**Recorded data**.
^^^^^^^^^^^^^^^^

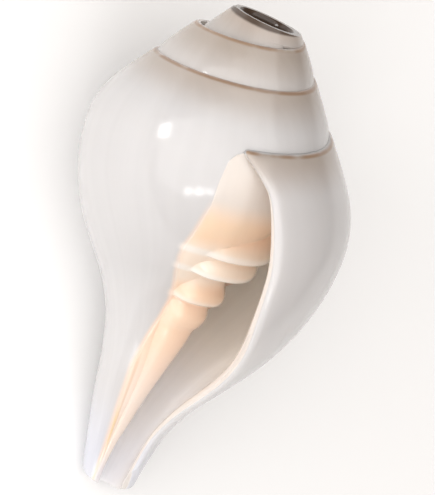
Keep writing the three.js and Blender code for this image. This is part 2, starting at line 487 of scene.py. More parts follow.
@dataclass(frozen=True)
class Pillar:
    """The folded pillar, whose glaze runs out on the turn before."""

    outline: tuple = (
        (28.0, 70.5), (28.3, 77.0), (28.5, 81.0), (28.7, 84.4), (29.0, 87.4), (28.0, 89.8),
        (24.8, 90.6), (25.6, 93.0), (25.6, 95.8), (24.0, 97.7), (18.8, 98.3), (18.0, 101.6),
        (19.2, 105.8), (18.4, 108.6), (15.6, 109.8), (16.1, 114.4), (15.0, 117.4), (13.4, 120.2),
        (12.5, 124.7), (9.8, 135.0), (6.8, 146.6), (4.6, 156.8), (2.6, 167.0), (1.8, 182.0),
        (1.6, 215.0),
    )
    core_radius: float = 0.7
    core_start: float = 22.0
    front: float = -108.0
    half_turns: int = 4
    step: float = 3.0
    stations: int = 140
    front_shrink: float = 0.03
    least_grown: float = 0.5
    sink: float = 0.7
    sinking_angles: tuple = (56, 93)
    least_radius: float = 1.2
    fold_depths: tuple = (87.4, 95.2, 106.8)
    fold_height: float = 0.9
    fold_half_width: float = 2.6
    fold_fading: tuple = (84, 96)
    meets_wall_angles: tuple = (70, 130)
    meets_wall_depths: tuple = (118, 142)
    ridge_line: tuple = ((126, -95), (134, -93), (151, -92), (160, -87), (168, -84))
    second_ridge: float = 12.5
    ridge_height: float = 0.55
    ridge_half_width: float = 4.2
    ridge_start: tuple = (124, 134)
    ridge_end: tuple = (158, 170)
    ridge_foot: float = 0.03

    def size(self, angle: np.ndarray) -> np.ndarray:
        """The pillar's size at an angle: in front it shrinks a little, behind it keeps to the rule."""
        return np.where(angle < 0, 1 + angle / (TURN / 4) * self.front_shrink, GROWTH.size(angle))

    def from_ridge(self, depth: np.ndarray, angle: np.ndarray) -> np.ndarray:
        """The angle from the first of the canal's ridges back to points, in degrees."""
        return angle - np.interp(depth, *np.asarray(self.ridge_line, float).T)

    def ridges(self, depth: np.ndarray, angle: np.ndarray) -> np.ndarray:
        """How high the two low ridges stand along the canal, where the glaze ends on the turn before.

        Args:
            depth: Depths down the axis.
            angle: Angles around the axis.

        Returns:
            Heights, in millimetres.
        """
        along = smoothstep(depth, *self.ridge_start) * (1 - smoothstep(depth, *self.ridge_end))
        height = np.zeros(np.shape(depth))
        for ridge in (0, self.second_ridge):
            aside = (self.from_ridge(depth, angle) - ridge) / self.ridge_half_width
            height = np.maximum(height, np.exp(-(aside**2)))
        return height * along * self.ridge_height

    def shaped(self, wall: Wall, radius: np.ndarray, depth: np.ndarray, angle: np.ndarray) -> np.ndarray:
        """The pillar's radius. In front it sinks into the turn before; behind it meets the wall.

        Args:
            wall: The wall that it stands in.
            radius: Full-grown radii of its outline.
            depth: Full-grown depths of its outline.
            angle: Angles around the axis.

        Returns:
            The full-grown radii at those angles.
        """
        before = GROWTH.size(angle + TURN)
        surface = wall.radius(np.minimum(depth / before, wall.outline[-1][1])) * before
        sunk = np.clip(surface - self.sink, self.least_radius, radius)
        humps = [1 - ((depth - fold) / self.fold_half_width) ** 2 for fold in self.fold_depths]
        crest = np.max(humps, axis=0)
        glaze = surface + self.fold_height * crest * (1 - smoothstep(-angle, *self.fold_fading))
        share = smoothstep(-angle, *self.sinking_angles)
        fronting = np.maximum(radius + (sunk - radius) * share, np.where(crest > 0, glaze, 0))
        ridge = self.ridges(depth, angle)
        raised = np.where(ridge > self.ridge_foot, surface + ridge - self.ridge_foot, 0)
        fronting = np.maximum(fronting, raised)
        grown = smoothstep(angle, *self.meets_wall_angles) * smoothstep(depth, *self.meets_wall_depths)
        meeting = np.maximum(wall.radius(depth) - wall.canal_thickness / 2, radius)
        return np.where(angle < 0, fronting, radius + (meeting - radius) * grown)

    def place(self, piece: Piece, wall: Wall) -> None:
        """Shapes a swept piece of the pillar to the wall and the turn before.

        Args:
            piece: The piece.
            wall: The wall that it stands in.
        """
        radius, depth, inside, _ = Section.own(piece)
        places = Section.coordinates(piece)
        grown = GROWTH.angle(-places[:, 2] / depth)
        turned = np.degrees(np.arctan2(places[:, 1], places[:, 0]))
        angle = np.where(grown > self.least_grown, grown, np.minimum(turned, 0))
        angle = np.round(angle, 1) + 0.0
        shaped = np.where(inside, radius, self.shaped(wall, radius, depth, angle))
        size = self.size(angle)
        Section.move_vertices(piece, around(shaped * size, depth * size, angle))

    def build(self, wall: Wall) -> list[Piece]:
        """Makes the pillar.

        Args:
            wall: The wall that it stands in.

        Returns:
            Its closed pieces: the front, and half turns that lap over each other.
        """
        outer = smooth_curve(self.outline, self.stations + 1)
        first, last = self.outline[0][1], self.outline[-1][1]
        core_depth = np.interp(outer[:, 1], [first, last], [first + self.core_start, last])
        core = np.stack([np.full(len(outer), self.core_radius), core_depth], axis=1)
        pieces = []
        plans = ((self.front, -self.front, 1.0), (0.0, TURN / 2, float(GROWTH.size(self.step))))
        for start, span, factor in plans:
            piece = Section.strip("pillar", outer, core)
            radius, depth, _, _ = Section.own(piece)
            Section.move_vertices(piece, around(radius, depth, np.full(len(depth), start)))
            lap = 1 if factor < 1 else 0
            Section.sweep(piece, round(span / self.step) + lap, self.step, factor)
            pieces.append(piece)
        pieces += [Section.older_copy(pieces[1], half * TURN / 2) for half in range(1, self.half_turns)]
        for piece in pieces:
            self.place(piece, wall)
            Section.face_outwards(piece)
        return pieces


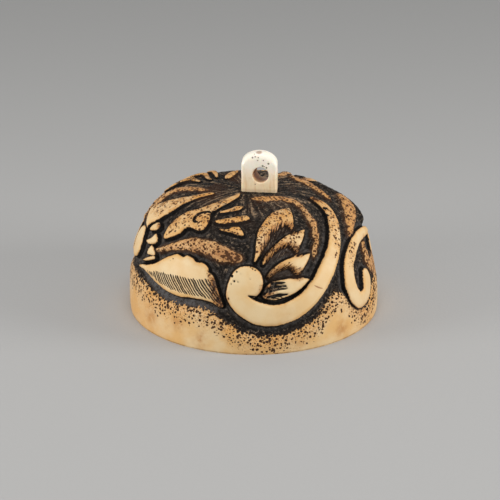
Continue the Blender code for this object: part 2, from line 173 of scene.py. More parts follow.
CLOUD = [(-55, .477), (-56, .544), (-55, .597), (-53, .645), (-47, .696), (-41, .771), (-36, .851),
         (-26, .922), (-19, .892), (-26, .800), (-31, .728), (-33.5, .700), (-31.5, .672),
         (-29.8, .640), (-29.5, .608), (-31.5, .579), (-35.2, .574), (-40, .578), (-43.5, .560),
         (-45.5, .527), (-50, .496)]
UPPER_RIB = [(-77, .459), (-91, .513), (-85, .594), (-79, .677), (-74, .755), (-73, .821),
             (-67, .836), (-66, .752), (-66, .690), (-66, .620), (-69, .552), (-76, .480)]
EDGE_PLATE = [(-81, .450), (-77, .443), (-74, .396), (-74, .342), (-78, .297), (-85, .295),
              (-86, .358), (-85, .415)]
PEBBLES = [
    [(-71, .466), (-71, .490), (-67, .521), (-63, .508), (-66, .482)],
    [(-69, .413), (-65, .441), (-63, .470), (-59, .444), (-62, .420), (-66, .410)],
    [(-62, .410), (-57, .386), (-60, .372), (-64, .368)],
    [(-67, .318), (-63, .347), (-57, .374), (-57, .360), (-62, .336)],
]
WEDGES = [
    [(-19, .600), (-13, .606), (-11, .619), (-6, .627), (-4, .606), (-3, .579), (-7, .583), (-12, .590)],
    [(-25, .647), (-18, .670), (-10, .690), (-1, .705), (2, .678), (-5, .662), (-14, .648), (-20, .640)],
]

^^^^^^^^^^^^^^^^

**What the task requires**. Return the listing above in its exact form.

**Answer to the problem**.
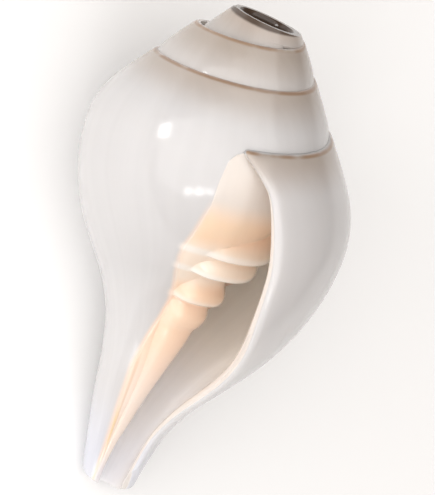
Keep writing the three.js and Blender code for this image. This is part 2, starting at line 487 of scene.py. More parts follow.
@dataclass(frozen=True)
class Pillar:
    """The folded pillar, whose glaze runs out on the turn before."""

    outline: tuple = (
        (28.0, 70.5), (28.3, 77.0), (28.5, 81.0), (28.7, 84.4), (29.0, 87.4), (28.0, 89.8),
        (24.8, 90.6), (25.6, 93.0), (25.6, 95.8), (24.0, 97.7), (18.8, 98.3), (18.0, 101.6),
        (19.2, 105.8), (18.4, 108.6), (15.6, 109.8), (16.1, 114.4), (15.0, 117.4), (13.4, 120.2),
        (12.5, 124.7), (9.8, 135.0), (6.8, 146.6), (4.6, 156.8), (2.6, 167.0), (1.8, 182.0),
        (1.6, 215.0),
    )
    core_radius: float = 0.7
    core_start: float = 22.0
    front: float = -108.0
    half_turns: int = 4
    step: float = 3.0
    stations: int = 140
    front_shrink: float = 0.03
    least_grown: float = 0.5
    sink: float = 0.7
    sinking_angles: tuple = (56, 93)
    least_radius: float = 1.2
    fold_depths: tuple = (87.4, 95.2, 106.8)
    fold_height: float = 0.9
    fold_half_width: float = 2.6
    fold_fading: tuple = (84, 96)
    meets_wall_angles: tuple = (70, 130)
    meets_wall_depths: tuple = (118, 142)
    ridge_line: tuple = ((126, -95), (134, -93), (151, -92), (160, -87), (168, -84))
    second_ridge: float = 12.5
    ridge_height: float = 0.55
    ridge_half_width: float = 4.2
    ridge_start: tuple = (124, 134)
    ridge_end: tuple = (158, 170)
    ridge_foot: float = 0.03

    def size(self, angle: np.ndarray) -> np.ndarray:
        """The pillar's size at an angle: in front it shrinks a little, behind it keeps to the rule."""
        return np.where(angle < 0, 1 + angle / (TURN / 4) * self.front_shrink, GROWTH.size(angle))

    def from_ridge(self, depth: np.ndarray, angle: np.ndarray) -> np.ndarray:
        """The angle from the first of the canal's ridges back to points, in degrees."""
        return angle - np.interp(depth, *np.asarray(self.ridge_line, float).T)

    def ridges(self, depth: np.ndarray, angle: np.ndarray) -> np.ndarray:
        """How high the two low ridges stand along the canal, where the glaze ends on the turn before.

        Args:
            depth: Depths down the axis.
            angle: Angles around the axis.

        Returns:
            Heights, in millimetres.
        """
        along = smoothstep(depth, *self.ridge_start) * (1 - smoothstep(depth, *self.ridge_end))
        height = np.zeros(np.shape(depth))
        for ridge in (0, self.second_ridge):
            aside = (self.from_ridge(depth, angle) - ridge) / self.ridge_half_width
            height = np.maximum(height, np.exp(-(aside**2)))
        return height * along * self.ridge_height

    def shaped(self, wall: Wall, radius: np.ndarray, depth: np.ndarray, angle: np.ndarray) -> np.ndarray:
        """The pillar's radius. In front it sinks into the turn before; behind it meets the wall.

        Args:
            wall: The wall that it stands in.
            radius: Full-grown radii of its outline.
            depth: Full-grown depths of its outline.
            angle: Angles around the axis.

        Returns:
            The full-grown radii at those angles.
        """
        before = GROWTH.size(angle + TURN)
        surface = wall.radius(np.minimum(depth / before, wall.outline[-1][1])) * before
        sunk = np.clip(surface - self.sink, self.least_radius, radius)
        humps = [1 - ((depth - fold) / self.fold_half_width) ** 2 for fold in self.fold_depths]
        crest = np.max(humps, axis=0)
        glaze = surface + self.fold_height * crest * (1 - smoothstep(-angle, *self.fold_fading))
        share = smoothstep(-angle, *self.sinking_angles)
        fronting = np.maximum(radius + (sunk - radius) * share, np.where(crest > 0, glaze, 0))
        ridge = self.ridges(depth, angle)
        raised = np.where(ridge > self.ridge_foot, surface + ridge - self.ridge_foot, 0)
        fronting = np.maximum(fronting, raised)
        grown = smoothstep(angle, *self.meets_wall_angles) * smoothstep(depth, *self.meets_wall_depths)
        meeting = np.maximum(wall.radius(depth) - wall.canal_thickness / 2, radius)
        return np.where(angle < 0, fronting, radius + (meeting - radius) * grown)

    def place(self, piece: Piece, wall: Wall) -> None:
        """Shapes a swept piece of the pillar to the wall and the turn before.

        Args:
            piece: The piece.
            wall: The wall that it stands in.
        """
        radius, depth, inside, _ = Section.own(piece)
        places = Section.coordinates(piece)
        grown = GROWTH.angle(-places[:, 2] / depth)
        turned = np.degrees(np.arctan2(places[:, 1], places[:, 0]))
        angle = np.where(grown > self.least_grown, grown, np.minimum(turned, 0))
        angle = np.round(angle, 1) + 0.0
        shaped = np.where(inside, radius, self.shaped(wall, radius, depth, angle))
        size = self.size(angle)
        Section.move_vertices(piece, around(shaped * size, depth * size, angle))

    def build(self, wall: Wall) -> list[Piece]:
        """Makes the pillar.

        Args:
            wall: The wall that it stands in.

        Returns:
            Its closed pieces: the front, and half turns that lap over each other.
        """
        outer = smooth_curve(self.outline, self.stations + 1)
        first, last = self.outline[0][1], self.outline[-1][1]
        core_depth = np.interp(outer[:, 1], [first, last], [first + self.core_start, last])
        core = np.stack([np.full(len(outer), self.core_radius), core_depth], axis=1)
        pieces = []
        plans = ((self.front, -self.front, 1.0), (0.0, TURN / 2, float(GROWTH.size(self.step))))
        for start, span, factor in plans:
            piece = Section.strip("pillar", outer, core)
            radius, depth, _, _ = Section.own(piece)
            Section.move_vertices(piece, around(radius, depth, np.full(len(depth), start)))
            lap = 1 if factor < 1 else 0
            Section.sweep(piece, round(span / self.step) + lap, self.step, factor)
            pieces.append(piece)
        pieces += [Section.older_copy(pieces[1], half * TURN / 2) for half in range(1, self.half_turns)]
        for piece in pieces:
            self.place(piece, wall)
            Section.face_outwards(piece)
        return pieces


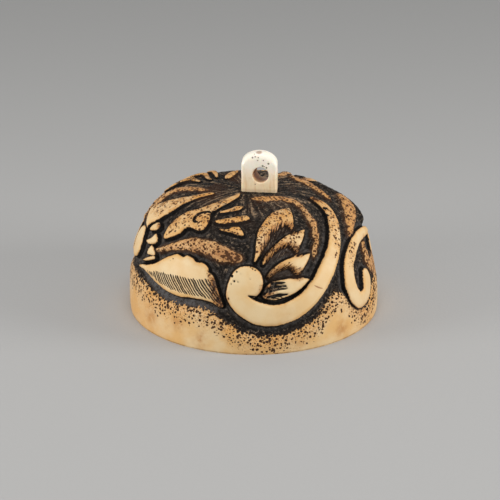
Continue the Blender code for this object: part 2, from line 173 of scene.py. More parts follow.
CLOUD = [(-55, .477), (-56, .544), (-55, .597), (-53, .645), (-47, .696), (-41, .771), (-36, .851),
         (-26, .922), (-19, .892), (-26, .800), (-31, .728), (-33.5, .700), (-31.5, .672),
         (-29.8, .640), (-29.5, .608), (-31.5, .579), (-35.2, .574), (-40, .578), (-43.5, .560),
         (-45.5, .527), (-50, .496)]
UPPER_RIB = [(-77, .459), (-91, .513), (-85, .594), (-79, .677), (-74, .755), (-73, .821),
             (-67, .836), (-66, .752), (-66, .690), (-66, .620), (-69, .552), (-76, .480)]
EDGE_PLATE = [(-81, .450), (-77, .443), (-74, .396), (-74, .342), (-78, .297), (-85, .295),
              (-86, .358), (-85, .415)]
PEBBLES = [
    [(-71, .466), (-71, .490), (-67, .521), (-63, .508), (-66, .482)],
    [(-69, .413), (-65, .441), (-63, .470), (-59, .444), (-62, .420), (-66, .410)],
    [(-62, .410), (-57, .386), (-60, .372), (-64, .368)],
    [(-67, .318), (-63, .347), (-57, .374), (-57, .360), (-62, .336)],
]
WEDGES = [
    [(-19, .600), (-13, .606), (-11, .619), (-6, .627), (-4, .606), (-3, .579), (-7, .583), (-12, .590)],
    [(-25, .647), (-18, .670), (-10, .690), (-1, .705), (2, .678), (-5, .662), (-14, .648), (-20, .640)],
]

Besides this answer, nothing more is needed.